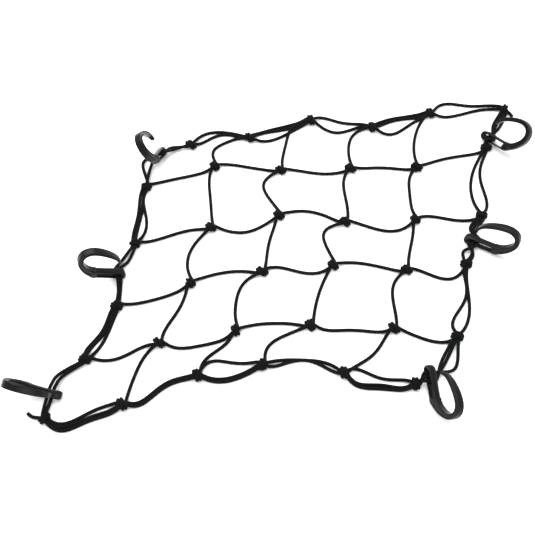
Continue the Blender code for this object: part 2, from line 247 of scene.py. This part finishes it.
def smooth_through(points, steps):
    """The Catmull-Rom curve: between two points, the cubic whose slope at each of them is half
    the way from the point before it to the point after it."""
    ends = 2 * points[0] - points[1], 2 * points[-1] - points[-2]
    padded = np.vstack((ends[0], points, ends[1]))
    before, near, far, after = (padded[n : len(padded) - 3 + n] for n in range(4))
    t = (np.arange(steps) / steps)[:, None, None]
    linear = (far - before) * t
    square = (2 * before - 5 * near + 4 * far - after) * t**2
    cube = (3 * near - before - 3 * far + after) * t**3
    curve = near + 0.5 * (linear + square + cube)
    return np.vstack((curve.transpose(1, 0, 2).reshape(-1, points.shape[1]), points[-1]))


def threaded(name, number):
    """Centre line of a border cord that is threaded through a hook: from the knot down to its bow,
    straight across the slot, and by its second bow to the next knot."""
    (side, bay), _, _, origin, cords = HOOKS[name]
    start, end = side_knots(side, bay)
    in_slot, before, after = cords[number]
    first = knot_at(*start)
    way = knot_at(*end) - first
    left = np.array((-way[1], way[0])) / np.linalg.norm(way)
    axes = hook_axes(name)
    across = axes[:, 2] * np.sign(axes[:2, 2] @ way)
    middle = np.array(origin) + axes[:, 0] * in_slot
    sides = middle - across * THREAD_REACH, middle + across * THREAD_REACH
    low = [CORD_RADIUS + SAG_TO_FLOOR * max(point[2] - CORD_RADIUS, 0.0) for point in sides]
    share = (middle[:2] - first) @ way / (way @ way)
    spread = np.array((*left, 0.0)) * beside(number, len(cords))
    points = [
        entry(start, way) + spread,
        np.array((*(first + way * share * BOW_BEFORE_HOOK + left * before), low[0])),
        sides[0],
        middle,
        sides[1],
        np.array((*(first + way * (1.0 + share) / 2 + left * after), low[1])),
        entry(end, -way) + spread,
    ]
    if (1.0 - share) * np.linalg.norm(way) < SHORT_WAY:
        del points[5]
    curve = smooth_through(np.array(points), CURVE_STEPS)
    curve[:, 2] = np.maximum(curve[:, 2], CORD_RADIUS)
    return curve


def border_cord_line(side, bay, number):
    """Centre line of one cord of a border bay, counted from the left of the way."""
    bows = SIDE_BOWS[side][bay]
    if bows is None:
        names = [name for name, facts in HOOKS.items() if facts[0] == (side, bay)]
        return threaded(names[0], number)
    return lying(*side_knots(side, bay), bows[number], beside(number, len(bows)))


def cords_in(side, bay):
    """How many cords a bay of the border bundles."""
    bows = SIDE_BOWS[side][bay]
    if bows is None:
        return 2 if side == "left" else 3  # the mesh cord runs through the right hooks too
    return len(bows)


# The overhand knots. At every crossing one cord runs in beside the others and goes back over them
# in rather more than two turns, pulled tight. Each knot is a little different, from a fixed seed.
LOOP_HALF_WIDTH, LOOP_HALF_HEIGHT = 5.7, 3.2
LOOP_REACH = 3.7  # the loops lie this far each side of the knot's middle
FEWEST_TURNS, MOST_TURNS = 2.2, 2.6
TURN_STATIONS = 72
DRAWN_IN = 0.13  # share of the turns, at each end, over which they widen from the middle
WIDENING = 0.7  # power of that widening
NARROWEST, WIDEST = 0.93, 1.05  # shares of the half width
MOST_SLANT = 0.5
chance = np.random.default_rng(12)


def overhand(place, way_out):
    """Centre line of the turns of a knot: an ellipse across the knot's way, carried back along it
    while it turns. Its size grows from the middle at both ends as a power of the share turned."""
    axis = np.array((*knot_way(place), 0.0))
    axis *= np.sign(axis[:2] @ way_out) or 1.0
    side = np.array((-axis[1], axis[0], 0.0))
    up = np.array((0.0, 0.0, 1.0))
    middle = np.array((*knot_at(*place), KNOT_HEIGHT))
    share = np.linspace(0.0, 1.0, TURN_STATIONS)[:, None]
    turns = chance.uniform(FEWEST_TURNS, MOST_TURNS) * chance.choice((-1.0, 1.0))
    start = chance.uniform(-0.5, 0.5) * np.pi
    slant = chance.uniform(-MOST_SLANT, MOST_SLANT)
    angle = start + 2 * np.pi * turns * share
    out = np.clip(np.minimum(share, 1.0 - share) / DRAWN_IN, 0.0, 1.0) ** WIDENING
    along = LOOP_REACH * (1.0 - 2.0 * share) + slant * np.cos(angle)
    return (
        middle
        + axis * along
        + side * LOOP_HALF_WIDTH * chance.uniform(NARROWEST, WIDEST) * out * np.cos(angle)
        + up * LOOP_HALF_HEIGHT * out * np.sin(angle)
    )


def evened(points, spacing):
    """The same line with stations at even spacing. Its corners are rounded by a running mean of
    five stations that weighs the middle one most, and it is kept off the floor."""
    steps = np.linalg.norm(np.diff(points, axis=0), axis=1)
    length = np.concatenate(((0.0,), np.cumsum(steps)))
    stations = np.linspace(0.0, length[-1], int(length[-1] / spacing) + 1)
    even = np.stack([np.interp(stations, length, line) for line in points.T], axis=1)
    weights = np.array((1.0, 2.0, 3.0, 2.0, 1.0)) / 9.0
    padded = np.pad(even, ((2, 2), (0, 0)), mode="edge")
    even = np.stack([np.convolve(line, weights, "valid") for line in padded.T], axis=1)
    even[:, 2] = np.maximum(even[:, 2], CORD_RADIUS)
    return even


NUDGE = 0.001  # keeps the first direction from being nothing where a path starts upright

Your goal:
All of the material above needs to be copied exactly.

Exercise output:
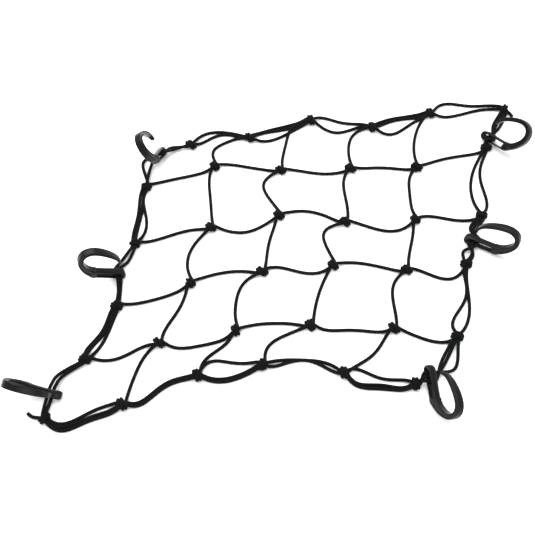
Continue the Blender code for this object: part 2, from line 247 of scene.py. This part finishes it.
def smooth_through(points, steps):
    """The Catmull-Rom curve: between two points, the cubic whose slope at each of them is half
    the way from the point before it to the point after it."""
    ends = 2 * points[0] - points[1], 2 * points[-1] - points[-2]
    padded = np.vstack((ends[0], points, ends[1]))
    before, near, far, after = (padded[n : len(padded) - 3 + n] for n in range(4))
    t = (np.arange(steps) / steps)[:, None, None]
    linear = (far - before) * t
    square = (2 * before - 5 * near + 4 * far - after) * t**2
    cube = (3 * near - before - 3 * far + after) * t**3
    curve = near + 0.5 * (linear + square + cube)
    return np.vstack((curve.transpose(1, 0, 2).reshape(-1, points.shape[1]), points[-1]))


def threaded(name, number):
    """Centre line of a border cord that is threaded through a hook: from the knot down to its bow,
    straight across the slot, and by its second bow to the next knot."""
    (side, bay), _, _, origin, cords = HOOKS[name]
    start, end = side_knots(side, bay)
    in_slot, before, after = cords[number]
    first = knot_at(*start)
    way = knot_at(*end) - first
    left = np.array((-way[1], way[0])) / np.linalg.norm(way)
    axes = hook_axes(name)
    across = axes[:, 2] * np.sign(axes[:2, 2] @ way)
    middle = np.array(origin) + axes[:, 0] * in_slot
    sides = middle - across * THREAD_REACH, middle + across * THREAD_REACH
    low = [CORD_RADIUS + SAG_TO_FLOOR * max(point[2] - CORD_RADIUS, 0.0) for point in sides]
    share = (middle[:2] - first) @ way / (way @ way)
    spread = np.array((*left, 0.0)) * beside(number, len(cords))
    points = [
        entry(start, way) + spread,
        np.array((*(first + way * share * BOW_BEFORE_HOOK + left * before), low[0])),
        sides[0],
        middle,
        sides[1],
        np.array((*(first + way * (1.0 + share) / 2 + left * after), low[1])),
        entry(end, -way) + spread,
    ]
    if (1.0 - share) * np.linalg.norm(way) < SHORT_WAY:
        del points[5]
    curve = smooth_through(np.array(points), CURVE_STEPS)
    curve[:, 2] = np.maximum(curve[:, 2], CORD_RADIUS)
    return curve


def border_cord_line(side, bay, number):
    """Centre line of one cord of a border bay, counted from the left of the way."""
    bows = SIDE_BOWS[side][bay]
    if bows is None:
        names = [name for name, facts in HOOKS.items() if facts[0] == (side, bay)]
        return threaded(names[0], number)
    return lying(*side_knots(side, bay), bows[number], beside(number, len(bows)))


def cords_in(side, bay):
    """How many cords a bay of the border bundles."""
    bows = SIDE_BOWS[side][bay]
    if bows is None:
        return 2 if side == "left" else 3  # the mesh cord runs through the right hooks too
    return len(bows)


# The overhand knots. At every crossing one cord runs in beside the others and goes back over them
# in rather more than two turns, pulled tight. Each knot is a little different, from a fixed seed.
LOOP_HALF_WIDTH, LOOP_HALF_HEIGHT = 5.7, 3.2
LOOP_REACH = 3.7  # the loops lie this far each side of the knot's middle
FEWEST_TURNS, MOST_TURNS = 2.2, 2.6
TURN_STATIONS = 72
DRAWN_IN = 0.13  # share of the turns, at each end, over which they widen from the middle
WIDENING = 0.7  # power of that widening
NARROWEST, WIDEST = 0.93, 1.05  # shares of the half width
MOST_SLANT = 0.5
chance = np.random.default_rng(12)


def overhand(place, way_out):
    """Centre line of the turns of a knot: an ellipse across the knot's way, carried back along it
    while it turns. Its size grows from the middle at both ends as a power of the share turned."""
    axis = np.array((*knot_way(place), 0.0))
    axis *= np.sign(axis[:2] @ way_out) or 1.0
    side = np.array((-axis[1], axis[0], 0.0))
    up = np.array((0.0, 0.0, 1.0))
    middle = np.array((*knot_at(*place), KNOT_HEIGHT))
    share = np.linspace(0.0, 1.0, TURN_STATIONS)[:, None]
    turns = chance.uniform(FEWEST_TURNS, MOST_TURNS) * chance.choice((-1.0, 1.0))
    start = chance.uniform(-0.5, 0.5) * np.pi
    slant = chance.uniform(-MOST_SLANT, MOST_SLANT)
    angle = start + 2 * np.pi * turns * share
    out = np.clip(np.minimum(share, 1.0 - share) / DRAWN_IN, 0.0, 1.0) ** WIDENING
    along = LOOP_REACH * (1.0 - 2.0 * share) + slant * np.cos(angle)
    return (
        middle
        + axis * along
        + side * LOOP_HALF_WIDTH * chance.uniform(NARROWEST, WIDEST) * out * np.cos(angle)
        + up * LOOP_HALF_HEIGHT * out * np.sin(angle)
    )


def evened(points, spacing):
    """The same line with stations at even spacing. Its corners are rounded by a running mean of
    five stations that weighs the middle one most, and it is kept off the floor."""
    steps = np.linalg.norm(np.diff(points, axis=0), axis=1)
    length = np.concatenate(((0.0,), np.cumsum(steps)))
    stations = np.linspace(0.0, length[-1], int(length[-1] / spacing) + 1)
    even = np.stack([np.interp(stations, length, line) for line in points.T], axis=1)
    weights = np.array((1.0, 2.0, 3.0, 2.0, 1.0)) / 9.0
    padded = np.pad(even, ((2, 2), (0, 0)), mode="edge")
    even = np.stack([np.convolve(line, weights, "valid") for line in padded.T], axis=1)
    even[:, 2] = np.maximum(even[:, 2], CORD_RADIUS)
    return even


NUDGE = 0.001  # keeps the first direction from being nothing where a path starts upright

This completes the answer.